**Task details:**
Extract exactly those lines that lie between the start of the material and the line with "return plate", including both boundary lines and no others.
══════════════════════════════
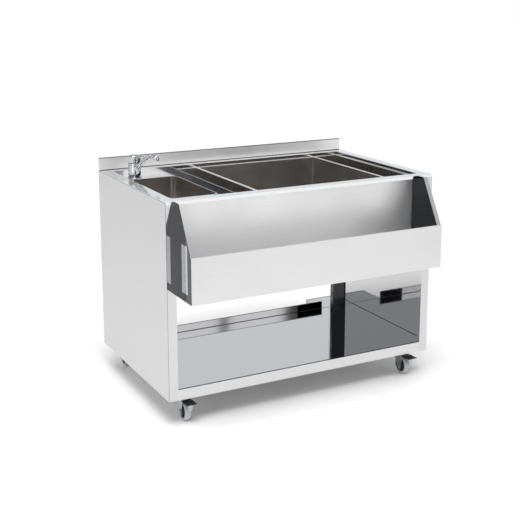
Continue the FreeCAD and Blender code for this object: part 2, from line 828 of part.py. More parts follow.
def castor_place(shape, x, y, turn):
    """Sets a castor piece, made with its wheel towards -Y, at its kingpin."""
    shape.rotate(Vector(0, 0, 0), Vector(0, 0, 1), turn)
    shape.translate(Vector(x, y, 0))
    return shape


def castor_plate():
    """Top plate with its bolt holes and the upper bearing race."""
    low = castor_height - plate_thickness
    plate = rounded_box(-plate_x / 2, plate_x / 2, -plate_y / 2, plate_y / 2, low, castor_height, 8.0)
    race = cylinder(race_radius + 1.5, crown_top + 6 + race_gap, low)
    race = race.makeChamfer(2.0, [e for e in race.Edges if e.BoundBox.ZMax < crown_top + 7])
    plate = fuse([plate, race]).cut(cylinder(kingpin, 0, 200))
    for dx in (-plate_hole_x / 2, plate_hole_x / 2):
        for dy in (-plate_hole_y / 2, plate_hole_y / 2):
            plate = plate.cut(cylinder(plate_hole, low - 1, castor_height + 1, dx, dy))
    return plate


def castor_kingpin():
    under_crown = crown_top - crown_thickness - race_gap
    pin = cylinder(kingpin, under_crown - 6, castor_height)
    return fuse([pin, hexagon(19.0, under_crown - 6, under_crown)])


def castor_bolts():
    """Four plate bolts, heads below the plate, and their nuts on the channel."""
    bolts = []
    low = castor_height - plate_thickness
    for dx in (-plate_hole_x / 2, plate_hole_x / 2):
        for dy in (-plate_hole_y / 2, plate_hole_y / 2):
            head = hexagon(13.0, low - 5.3, low, dx, dy)
            shank = cylinder(plate_bolt, low - 1, castor_height + channel_wall + 9, dx, dy)
            nut = hexagon(13.0, castor_height + channel_wall, castor_height + channel_wall + 6.5, dx, dy)
            bolts.append(fuse([head, shank, nut]))
    return bolts


def castor_fork(braked):
    """Crown, lower race and two legs; the braked fork also has ears for the pedal pin."""
    crown = box(-fork_gap - fork_wall, fork_gap + fork_wall, -46, 24, crown_top - crown_thickness, crown_top)
    race = ring(race_radius, 14.0, crown_top - 0.5, crown_top + 6)
    race = race.common(box(-fork_gap - fork_wall - 8, fork_gap + fork_wall + 8, -40, 40, 0, 200))
    outline = [
        (24, crown_top), (-46, crown_top), (-46, 74), (-40, 44), (-38, 26), (-33, 19),
        (-26, 19), (-20, 26), (-14, 44), (4, 66), (24, 82),
    ]
    parts = [crown, race]
    for x0 in (-fork_gap - fork_wall, fork_gap):
        parts.append(side_profile(outline, x0, x0 + fork_wall))
    fork = fuse(parts).cut(cylinder(kingpin + running_fit, 0, 200))
    fork = fork.cut(cylinder_x(axle_bolt, -40, 40, -trail, wheel_radius))
    if braked:
        fork = fork.cut(cylinder_x(pedal_pin, -40, 40, pedal_pivot_y, pedal_pivot_z))
    return fork


def castor_axle():
    """Sleeve between the legs, bolt through them, head and lock nut."""
    leg = fork_gap + fork_wall
    sleeve = cylinder_x(axle_sleeve, -fork_gap, fork_gap, -trail, wheel_radius)
    bolt = cylinder_x(axle_bolt, -leg, leg + 8.5, -trail, wheel_radius)
    head = hexagon_x(13.0, -leg - 5.3, -leg, -trail, wheel_radius)
    nut = hexagon_x(13.0, leg, leg + 7, -trail, wheel_radius)
    return fuse([sleeve, bolt, head, nut])


def castor_tyre():
    half = wheel_width / 2
    tyre = cylinder_x(wheel_radius, -half, half, -trail, wheel_radius)
    tyre = tyre.makeFillet(6.0, tyre.Edges[0:1] + [e for e in tyre.Edges if e.BoundBox.XMax < -half + 0.01])
    return tyre.cut(cylinder_x(wheel_radius - tyre_thickness, -half - 1, half + 1, -trail, wheel_radius))


def castor_hub():
    """Rim, thin web and a long boss with a running bore."""
    half = wheel_width / 2 - 1
    rim_radius = wheel_radius - tyre_thickness
    rim = cylinder_x(rim_radius, -half, half, -trail, wheel_radius)
    for side in (-1, 1):
        x0 = 4.0 if side > 0 else -half - 1
        x1 = half + 1 if side > 0 else -4.0
        rim = rim.cut(cylinder_x(rim_radius - 4, x0, x1, -trail, wheel_radius))
    boss = cylinder_x(11.0, -fork_gap + 0.3, fork_gap - 0.3, -trail, wheel_radius)
    hub = fuse([rim, boss])
    for step in range(6):
        rib_top = wheel_radius + rim_radius - 3
        rib = box(-half + 2, half - 2, -trail - 1.5, -trail + 1.5, wheel_radius + 9, rib_top)
        rib.rotate(Vector(0, -trail, wheel_radius), Vector(1, 0, 0), 60 * step)
        hub = hub.fuse(rib)
    return hub.cut(cylinder_x(axle_sleeve + running_fit, -40, 40, -trail, wheel_radius))


def castor_pedal():
    """The black pedal plate, with its knuckle on the pin and the brake pad under it."""
    reach = -trail - pedal_reach
    half = pedal_width / 2
    arm = pedal_arm_width / 2
    low = pedal_pivot_z + 0.2
    upper_edge = [(-31, low + 3), (-48, low + 3), (-56, low + 4), (reach, low + 5.3)]
    lower_edge = [(y, z - 3) for y, z in reversed(upper_edge)]
    profile = upper_edge + lower_edge
    wide = side_profile(profile, -half, half).common(box(-50, 50, reach - 1, -47, 0, 200))
    narrow = side_profile(profile, -arm, arm)
    knuckle = cylinder_x(3.1, -arm, arm, pedal_pivot_y, pedal_pivot_z)
    pad = box(-10, 10, -62, -50, pedal_pivot_z - 8, pedal_pivot_z + 3)
    whole = fuse([wide, narrow, knuckle, pad])
    whole = whole.cut(cylinder_x(wheel_radius + 3.6, -40, 40, -trail, wheel_radius))
    return whole.cut(cylinder_x(pedal_pin + running_fit, -60, 60, pedal_pivot_y, pedal_pivot_z))


def castor_tongue():
    """The zinc release tongue that hangs below the pedal, ahead of the tyre."""
    top = pedal_pivot_z + 1.5
    tongue = box(-9, 9, -84, -81.5, 64, top)
    nose = Part.makeCylinder(9, 2.5, Vector(0, -84, 64), Vector(0, 1, 0))
    foot = box(-9, 9, -84, -74, top - 1.5, top)
    return fuse([tongue, nose, foot]).cut(castor_pedal())


def castor_pedal_pin():
    leg = fork_gap + fork_wall
    pin = cylinder_x(pedal_pin, -leg - 1.5, leg + 1.5, pedal_pivot_y, pedal_pivot_z)
    return pin


def castor_stations():
    """Name, kingpin place, turn and brake of each castor."""
    x = right - side_castor_inset
    y_front = front + front_castor_inset
    y_rear = back - rear_castor_inset
    return [
        ("front_left", -x, y_front, 0, True),
        ("front_right", x, y_front, 0, True),
        ("rear_left", -x, y_rear, 180, False),
        ("rear_right", x, y_rear, 180, False),
    ]


def save(name, shape):
    shape.exportStep("parts/" + name + ".step")
    bounds = shape.BoundBox
    size = "%.1f x %.1f x %.1f" % (bounds.XLength, bounds.YLength, bounds.ZLength)
    print(name, len(shape.Solids), size, "valid" if shape.isValid() else "INVALID")


def save_castors():
    plates = []
    pins = []
    bolts = []
    for name, x, y, turn, braked in castor_stations():
        plates.append(castor_place(castor_plate(), x, y, turn))
        pins.append(castor_place(castor_kingpin(), x, y, turn))
        for bolt in castor_bolts():
            bolts.append(castor_place(bolt, x, y, turn))
        save("fork_" + name, castor_place(castor_fork(braked), x, y, turn))
        save("axle_" + name, castor_place(castor_axle(), x, y, turn))
        save("tyre_" + name, castor_place(castor_tyre(), x, y, turn))
        save("hub_" + name, castor_place(castor_hub(), x, y, turn))
        if braked:
            save("pedal_" + name, castor_place(castor_pedal(), x, y, turn))
            save("tongue_" + name, castor_place(castor_tongue(), x, y, turn))
            save("pedal_pin_" + name, castor_place(castor_pedal_pin(), x, y, turn))
    save("castor_plates", Part.makeCompound(plates))
    save("castor_kingpins", Part.makeCompound(pins))
    save("castor_bolts", Part.makeCompound(bolts))


def save_cabinet():
    save("side_left", side_panel(-1))
    save("side_right", side_panel(1))
    save("worktop", worktop())
    save("backsplash", backsplash())
    save("divider", divider())
    save("front_panel", front_panel())
    save("trough", trough())
    save("end_plate_left", end_plate_left())
    save("end_plate_right", end_plate_right())
    save("bottom_shelf", bottom_shelf())
    save("rear_shelf", rear_shelf())
    save("centre_post", centre_post())
    save("base_channel_left", base_channel(-1))
    save("base_channel_right", base_channel(1))
    save("back_rail", back_rail())


def save_tubs():
    save("sink_bowl", sink_bowl())
    save("sink_waste", sink_waste())
    save("back_nuts", Part.makeCompound([waste_nut(), tap_nut()]))
    save("sink_trap", sink_trap())
    save("sink_strainer", sink_strainer())
    save("ice_liner", ice_liner())
    save("ice_insulation", ice_insulation())
    save("ice_jacket", ice_jacket())
    save("ice_drain", ice_drain())
    save("false_bottom", false_bottom())
    save("bottle_well_left", bottle_well(left_well_x0))
    save("bottle_well_right", bottle_well(right_well_x0))


def save_tap():
    save("tap_base", tap_base())
    save("tap_housing", tap_housing())
    save("tap_tails", tap_tails())
    save("tap_spout", tap_spout())
    save("tap_aerator", tap_aerator())
    save("tap_turner", tap_turner())
    save("tap_pivot", tap_pivot())
    save("tap_lever", tap_lever())


save_cabinet()
save_tubs()
save_tap()
save_castors()
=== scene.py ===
# %% [markdown]
# # A bar sink with an ice bin, on castors
# The object is a bar station in stainless steel: a small sink with a lever tap on the left, an
# insulated well in the middle with a narrow well on each side of it, a trough along the front,
# and an open shelf below. It rolls on four castors.
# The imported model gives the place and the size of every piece. This script keeps those places,
# gives each sheet of steel its finish, and remakes the small round things that catch the light.

# %% Load the frame
import math

import bmesh
import bpy
from mathutils import Matrix, Vector


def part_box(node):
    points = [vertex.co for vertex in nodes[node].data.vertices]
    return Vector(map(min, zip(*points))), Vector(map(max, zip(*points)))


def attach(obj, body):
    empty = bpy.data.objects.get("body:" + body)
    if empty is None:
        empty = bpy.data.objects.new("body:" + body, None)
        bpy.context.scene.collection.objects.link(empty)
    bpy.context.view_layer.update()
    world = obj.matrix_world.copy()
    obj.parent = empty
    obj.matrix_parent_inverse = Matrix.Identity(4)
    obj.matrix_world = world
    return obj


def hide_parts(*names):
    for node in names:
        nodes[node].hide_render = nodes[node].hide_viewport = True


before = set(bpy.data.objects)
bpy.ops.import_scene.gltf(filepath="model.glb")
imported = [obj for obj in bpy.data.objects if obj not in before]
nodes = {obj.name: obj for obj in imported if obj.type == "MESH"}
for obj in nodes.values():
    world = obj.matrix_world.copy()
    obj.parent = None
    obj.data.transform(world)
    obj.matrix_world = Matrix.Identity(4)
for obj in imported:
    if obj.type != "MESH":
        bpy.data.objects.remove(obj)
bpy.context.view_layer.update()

print("nodes in the frame:", len(nodes))

# %% [markdown]
# ## Material helpers
# All the finishes are node trees on Blender's Principled shader. A small class keeps the tree
# short to read: it adds nodes, joins them, and reads positions on the object, so that a pattern
# stays where it is when the piece moves with its joint.

# %% A small tree builder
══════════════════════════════
**Task solution:**
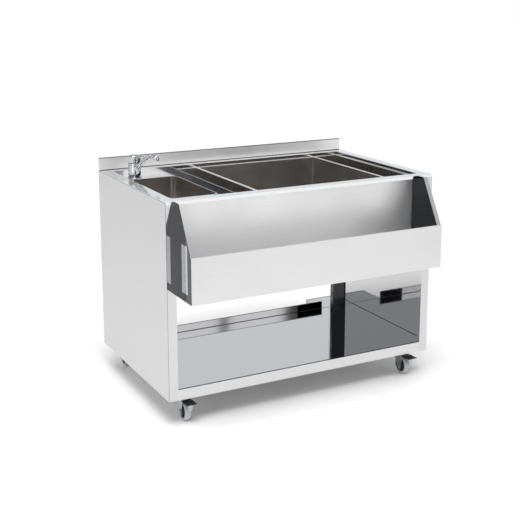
Continue the FreeCAD and Blender code for this object: part 2, from line 828 of part.py. More parts follow.
def castor_place(shape, x, y, turn):
    """Sets a castor piece, made with its wheel towards -Y, at its kingpin."""
    shape.rotate(Vector(0, 0, 0), Vector(0, 0, 1), turn)
    shape.translate(Vector(x, y, 0))
    return shape


def castor_plate():
    """Top plate with its bolt holes and the upper bearing race."""
    low = castor_height - plate_thickness
    plate = rounded_box(-plate_x / 2, plate_x / 2, -plate_y / 2, plate_y / 2, low, castor_height, 8.0)
    race = cylinder(race_radius + 1.5, crown_top + 6 + race_gap, low)
    race = race.makeChamfer(2.0, [e for e in race.Edges if e.BoundBox.ZMax < crown_top + 7])
    plate = fuse([plate, race]).cut(cylinder(kingpin, 0, 200))
    for dx in (-plate_hole_x / 2, plate_hole_x / 2):
        for dy in (-plate_hole_y / 2, plate_hole_y / 2):
            plate = plate.cut(cylinder(plate_hole, low - 1, castor_height + 1, dx, dy))
    return plate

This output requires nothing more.